I don't remember the outcome of the surgery, in terms of her pain (I remember discussing the shape of the cyst and that it was, indeed, benign, and that they didn't see any endometriosis). It is entirely likely that she felt better and life improved. That is certainly the course my canoe took (...eventually). But clearly, a piece of her has stuck with me, such that 12 years later, in a different state, a different specialty, a different life, I wished I could know how she was doing. And I would say to her, I'm sorry. I wish I could've offered you more. I wish I would've had the energy to do something other than slump back onto the floor, like maybe refer you to a competent therapist. I wish I would've had a better sense of the resources back then. My concerns about the way the trauma and the pain interacted were truly less about the surgery itself and much more about the attitudes with which that juxtaposition was viewed (or, as it were, not).
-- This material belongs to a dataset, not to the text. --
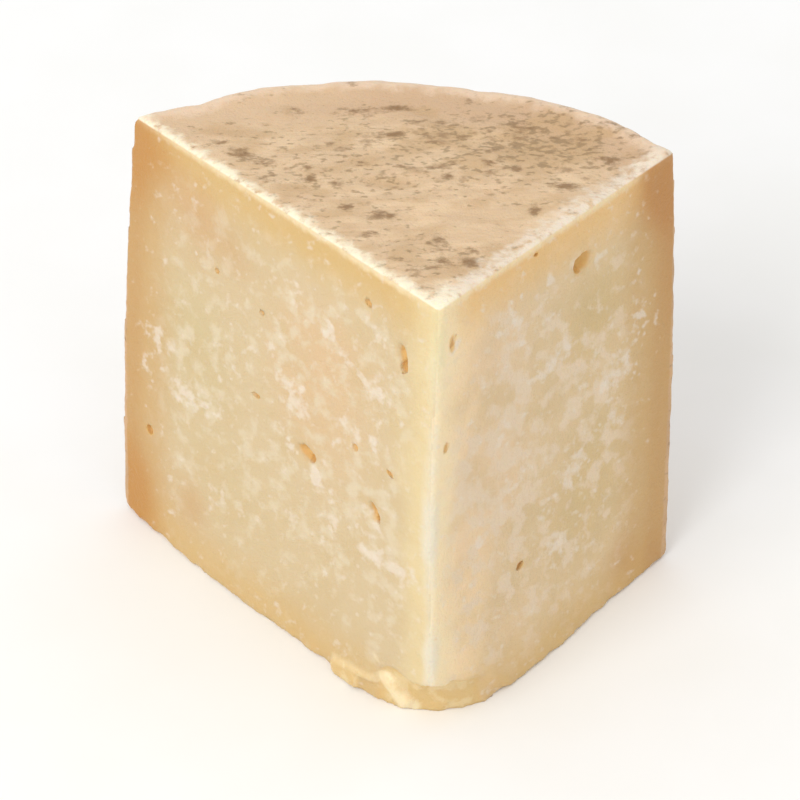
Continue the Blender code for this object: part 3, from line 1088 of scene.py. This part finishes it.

And I'm sorry that was and is the prevailing culture in women's health - not because it's my fault, but in a way that it makes my heart hurt for all of us. I hate that medicine is still to a large degree ignorant and avoidant and victim-blaming.
But, brave woman, know that you and your story are still with me. Know that our fifteen minute conversation changed the course of my career, and the way that I practice today. Know that I'm fighting the good fight as best I can. I've tried to become that competent therapist. I've tried to become a better resource and, indeed, a better survivor myself. I hope that healing found you in ways physical, emotional, and spiritual. And I hope that medicine continues to get a clue, and soon. We're working on it.